Ruskin noted that Turner might have had to struggle if either Cozens or Girtin had lived ( Works, 5.409) and Cook and Wedderburn include a quotation from Thornbury's biography of Turner written in 1877 in which Turner is recorded as saying 'Had Tom Girtin lived... I should have starved' ( Works, 5.409). Ruskin considered that following the work of Wilson:' our true and modest schools began, an especial direction being presently given to them in the rendering effects of aerial perspective by the skill in water-colour of Girtin and Cozens' ( Works, 33.378) and in 1887, he told Girtin's great-grandson:
'I have the deepest and the fondest regard for your great-grandfather's work, holding it to be entirely authoritative and of pure artistic feeling and insight into what is noblest and capable of rendering dignity in familiar objects.

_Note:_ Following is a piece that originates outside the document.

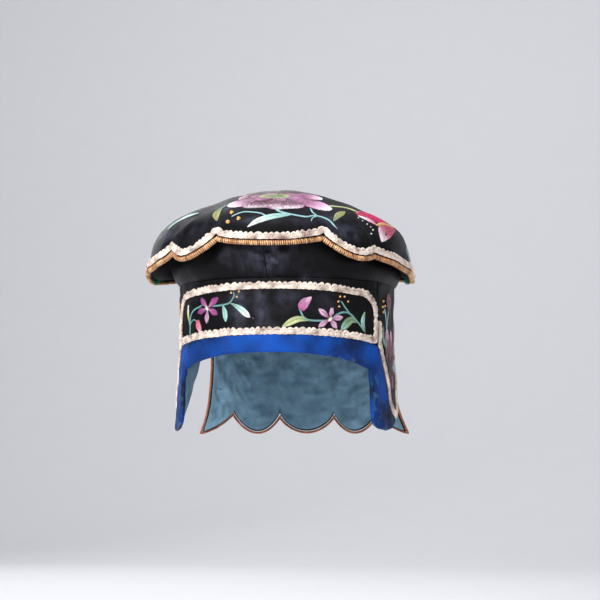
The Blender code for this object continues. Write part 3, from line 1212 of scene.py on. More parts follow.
class GeometryTree(Bench):
    """Builds one geometry node tree with named inputs and runs it on meshes."""

    def __init__(self, name: str) -> None:
        """Start the tree, with a mesh going in and one coming out.

        Args:
            name: The tree's name.
        """
        super().__init__(bpy.data.node_groups.new(name, "GeometryNodeTree"))
        self.tree.interface.new_socket(name="Mesh", in_out="INPUT", socket_type="NodeSocketGeometry")
        self.tree.interface.new_socket(name="Mesh", in_out="OUTPUT", socket_type="NodeSocketGeometry")
        self.entry = self.tree.nodes.new("NodeGroupInput")
        self.exit = self.tree.nodes.new("NodeGroupOutput")

    def wants(self, name: str, kind: str = "Float") -> Socket:
        """Add a named input."""
        self.tree.interface.new_socket(name=name, in_out="INPUT", socket_type="NodeSocket" + kind)
        return self.entry.outputs[name]

    def named(self, name: str, kind: str = "FLOAT") -> Socket:
        """A named attribute's value."""
        node = self.add("GeometryNodeInputNamedAttribute", name, data_type=kind)
        return next(socket for socket in node.outputs if socket.enabled)

    def noise(self, scale: float) -> Socket:
        """A slow change from place to place, from 0 to 1.

        Args:
            scale: How many changes to a metre.

        Returns:
            The value.
        """
        node = self.add("ShaderNodeTexNoise", None)
        node.inputs["Scale"].default_value = scale
        return node.outputs[0]

    def scaled(self, direction: Socket, length: Socket) -> Socket:
        """A direction at another length.

        Args:
            direction: The direction.
            length: Its new length.

        Returns:
            The scaled direction.
        """
        node = self.add("ShaderNodeVectorMath", direction, operation="SCALE")
        self.put(node.inputs["Scale"], length)
        return node.outputs[0]

    def random(self, low: object, high: object, seed: object) -> Socket:
        """A seeded value between two others, one for each copy.

        Args:
            low: The least value.
            high: The greatest.
            seed: Which values.

        Returns:
            The value.
        """
        node = self.add("FunctionNodeRandomValue", data_type="FLOAT")
        sockets = [socket for socket in node.inputs if socket.enabled]
        for socket, given in zip((sockets[0], sockets[1], sockets[-1]), (low, high, seed)):
            self.put(socket, given)
        return next(socket for socket in node.outputs if socket.enabled)

    def circle(self, radius: object, sides: object) -> Socket:
        """A round section.

        Args:
            radius: Its radius.
            sides: How many sides it has.

        Returns:
            The section.
        """
        node = self.add("GeometryNodeCurvePrimitiveCircle", sides)
        self.put(node.inputs["Radius"], radius)
        return node.outputs[0]

    def tube(self, curve: Socket, radius: object, sides: object, taper: object = 1.0) -> Socket:
        """A capped tube along a curve."""
        section = self.circle(radius, sides)
        return self.add("GeometryNodeCurveToMesh", curve, section, taper, True).outputs[0]

    def close(self, geometry: Socket) -> None:
        """End the tree: real faces, smooth, with their finish on.

        Args:
            geometry: What the tree has made.
        """
        real = self.add("GeometryNodeRealizeInstances", geometry).outputs[0]
        smooth = self.add("GeometryNodeSetShadeSmooth", real).outputs[0]
        dressed = self.add("GeometryNodeSetMaterial", smooth, None, self.wants("Finish", "Material"))
        self.tree.links.new(dressed.outputs[0], self.exit.inputs[0])

    def run(self, piece: Piece, **values: object) -> Piece:
        """Turn a piece's mesh into what the tree makes of it.

        Args:
            piece: The piece, whose mesh goes in.
            values: The tree's inputs, whose names are written with underscores.

        Returns:
            The piece with its new mesh and no modifier.
        """
        names = {
            item.name.lower().replace(" ", "_"): item.identifier
            for item in self.tree.interface.items_tree
            if item.in_out == "INPUT"
        }
        modifier = piece.modifiers.new(self.tree.name, "NODES")
        modifier.node_group = self.tree
        for name, value in values.items():
            modifier[names[name]] = value.material() if isinstance(value, Finish) else value
        graph = bpy.context.evaluated_depsgraph_get()
        made = bpy.data.meshes.new_from_object(piece.evaluated_get(graph))
        piece.modifiers.remove(modifier)
        before, piece.data = piece.data, made
        made.name = piece.name
        bpy.data.meshes.remove(before)
        return piece


# Noise scales to a metre, and how far a strand's plait and swing stray with them.
UNEVEN_PLAIT = 95.0
SLOW_STRAY = 70.0
QUICK_SWING = 190.0
PLAIT_SHIFT = 2.4
LEAST_SWING = 0.1
SWING_RANGE = 1.8

# The wraps of a cord, and a knot's coil: steps to a turn, turns, start and end radius, and height.
RING_SIDES = 12
STRIP_SIDES = 5
WRAP_SIZES = (0.95, 1.06)
WRAP_ROLL = 0.3
KNOT_COIL = (9, 2.6, 0.30, 0.12, 0.34)


def thread_tree() -> GeometryTree:
    """Stitches: each chain of edges becomes one thread, thinned by its taper.

    Returns:
        The tree.
    """
    tree = GeometryTree("thread")
    width, sides = tree.wants("Width"), tree.wants("Sides", "Int")
    curve = tree.add("GeometryNodeMeshToCurve", tree.entry.outputs[0]).outputs[0]
    tree.close(tree.tube(curve, tree.times(width, 0.5), sides, tree.named(TAPER)))
    return tree


def strand_tree() -> GeometryTree:
    """One strand of a braid, which swings from side to side and up and down along its path.

    Returns:
        The tree.
    """
    tree = GeometryTree("strand")
    thick, offset, swing, period, phase = map(
        tree.wants, ("Thickness", "Offset", "Swing", "Period", "Phase")
    )
    power, lift, bob, spacing, stray = map(tree.wants, ("Power", "Lift", "Bob", "Spacing", "Stray"))
    curve = tree.add("GeometryNodeMeshToCurve", tree.entry.outputs[0]).outputs[0]
    fine = tree.add("GeometryNodeResampleCurve", curve, mode="LENGTH")
    tree.put(fine.inputs["Length"], spacing)
    length = tree.add("GeometryNodeSplineParameter").outputs["Length"]
    uneven, slow, quick = (tree.noise(scale) for scale in (UNEVEN_PLAIT, SLOW_STRAY, QUICK_SWING))
    shift = tree.times(tree.less(uneven, 0.5), PLAIT_SHIFT)
    turns = tree.plus(tree.plus(tree.maths("DIVIDE", length, period), phase), shift)
    wave = tree.maths("ABSOLUTE", tree.maths("SINE", tree.times(turns, math.pi)))
    swung = tree.less(tree.times(tree.maths("POWER", wave, power), 2.0), 1.0)
    wander = tree.times(stray, tree.less(slow, 0.5))
    reach = tree.times(swing, tree.plus(LEAST_SWING, tree.times(quick, SWING_RANGE)))
    aside = tree.plus(tree.plus(offset, wander), tree.times(reach, swung))
    nod = tree.maths("SINE", tree.times(turns, 2 * math.tau))
    up = tree.plus(lift, tree.times(bob, nod))
    side = tree.scaled(tree.named(SIDE, "FLOAT_VECTOR"), aside)
    rise = tree.scaled(tree.named(RISE, "FLOAT_VECTOR"), up)
    moved = tree.add("GeometryNodeSetPosition", fine.outputs[0])
    tree.put(moved.inputs["Offset"], tree.vector("ADD", side, rise))
    tree.close(tree.tube(moved.outputs[0], tree.times(thick, 0.5), 7))
    return tree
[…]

He is often as impressive to me as Nature herself, nor do I doubt that Turner owed more to his teaching and companionship than to his own genius in the first year of life' (Works, 14.498).
Ruskin considered that it was Dr Monro who had 'companioned' Turner and Girtin ( Works, 13.405) and that Girtin was one of the first watercolour masters along with Cozens, Robson, Fielding, Cox, Prout, and De Wint who formed a 'true and progressive school' ( Works, 14.247).